One of the highlights was the Edison at Work exhibit. Edison's workshop featured how he made light bulbs and a demonstration of how the first recording was made.  Ford and Edison were good friends and colleagues.  Ford build a lab for Edison at Edison's vacation home in Florida and later built him a better one at Greenfield Village.

 Edison spent quit a bit of time in the lab mixing different chemicals to come up with the right filament for the light bulbs.
 Wiring of the first light bulbs.

 A whole section was devoted to Farming and Ford's Soybean Lab.  For was a little ahead of his time developing products from soybeans.  At one point he was working on a soybean type latex but the project was put on hold.
 He had a whole lab devoted to soybean research.
 Below, is the garage where Ford built his first car.  There was no steering wheel.  Note the second door on the brick garage. .  The car would not go through the regular size door so Ford had to remove some bricks and make a new door so he could get his new invention outside.

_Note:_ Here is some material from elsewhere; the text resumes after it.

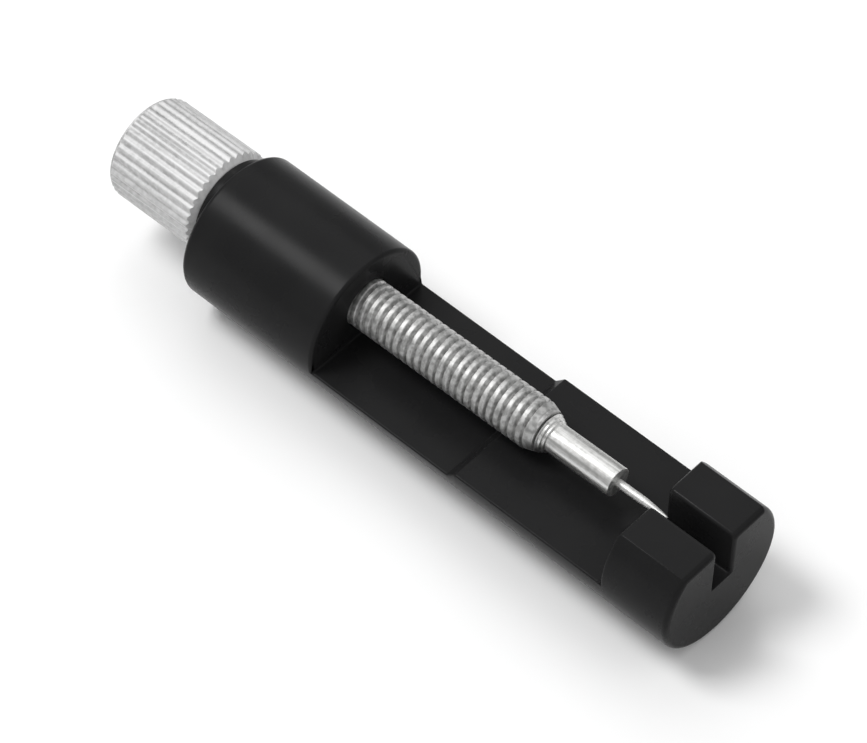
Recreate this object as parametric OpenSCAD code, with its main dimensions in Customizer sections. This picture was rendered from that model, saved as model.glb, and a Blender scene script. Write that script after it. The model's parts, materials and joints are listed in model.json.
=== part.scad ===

 The Main Street portion of the park also housed the Wright Brothers bicycle shop.  They built bicycles before they starting developing the airplanes.

 I particularly enjoyed the Susquehanna Plantation. There was a garden and also a tobacco field.  The program of the day featured stories of slave narratives of "How I Got Over".  Below is a re enactment of the the Bear and Rabbit stories.

 I noted the kitchens of the homes were much larger than those I saw in Louisiana or Mississippi and they were not detached from the houses.
 The blacksmith shop had lots of tools for making and fixing things.
 There was also a demonstration on how to cook pudding in a dutch oven over hot cools.  That a real fire in the fireplace.... too hot a day for doing something like that!
 There were lots of old homes and this one was very interesting.  I don't remember the details but the stone fence work reminded of the fences I saw in Louisville, Kentucky and the house itself reminds me of a cottage in Carmel.
 The views of the garden  from the window is enticing.  Out back there was a tea garden concession under umbrellas that looked inviting but $$$.
 This was Noah Webster's home (Webster Dictionary)  There were several very old copies of his work exhibited in the house.  The house was air conditioned,  much to our relief!!
There was a whole section on crafts from weaving to tin making.  There was a great demonstration on glass blowing but it was so hot I didn't watch too much of it.  Weaving is performed at the village and pieces of material are sold at the gift shop.  The docent gave a great demonstration on how the loom works.
 This was one of the old weaving machines.
 This one was in full operation
 Railroad Junction has a turn table and frequent demonstrations are given.  There is a train that circles the perimeter of the park with hop off/on privileges, but we opted not to purchase it because the stations were pretty far apart.
 Old steam engines are restored on site and the working engine for the train ride is maintained by a full time crew.  There is always a back up engine ready.
 These are some of the huge tools needed for working on the engines.
 This engine was being worked on while we were there.
 And this engineer had stuffed himself inside to get the job done.
 There are several places to eat at the park including A Taste of History.  The murals at the restaurant were made from different types and colors  of corn.

Through out the park there are horse drawn carriages pulled by these beautiful horses.  They stopped by us to get a drink.
 These employees are paid to dress up and stroll around and answer questions.  The cyclist on the big wheel explained it was a lot easier to ride than the regular bicycle. I saw him riding all over the park.
 There were lots of old cars being driven by costumed drivers.  Tours were offered too.
 This Model T was Fords 15,000,000 car.  Did you know the models started out as Model A then Model  B etc. but when Ford got to T he never moved on with the alphabet even though he made changes to the Model T.

There is a whole lot more to Greenfield Village and it is a great place for families.  If you are in the area make lots of time.

Our time in the Detroit area is ending and we will be leaving early in the morning (Saturday) for Jefferson, Ohio and hopefully some rest. It's hard work being a full time tourist!!

1 comment:

  1. I went to Greenfield Village when I was a kid, and I swear I remember some of that stuff. Why can't I remember what I did last week?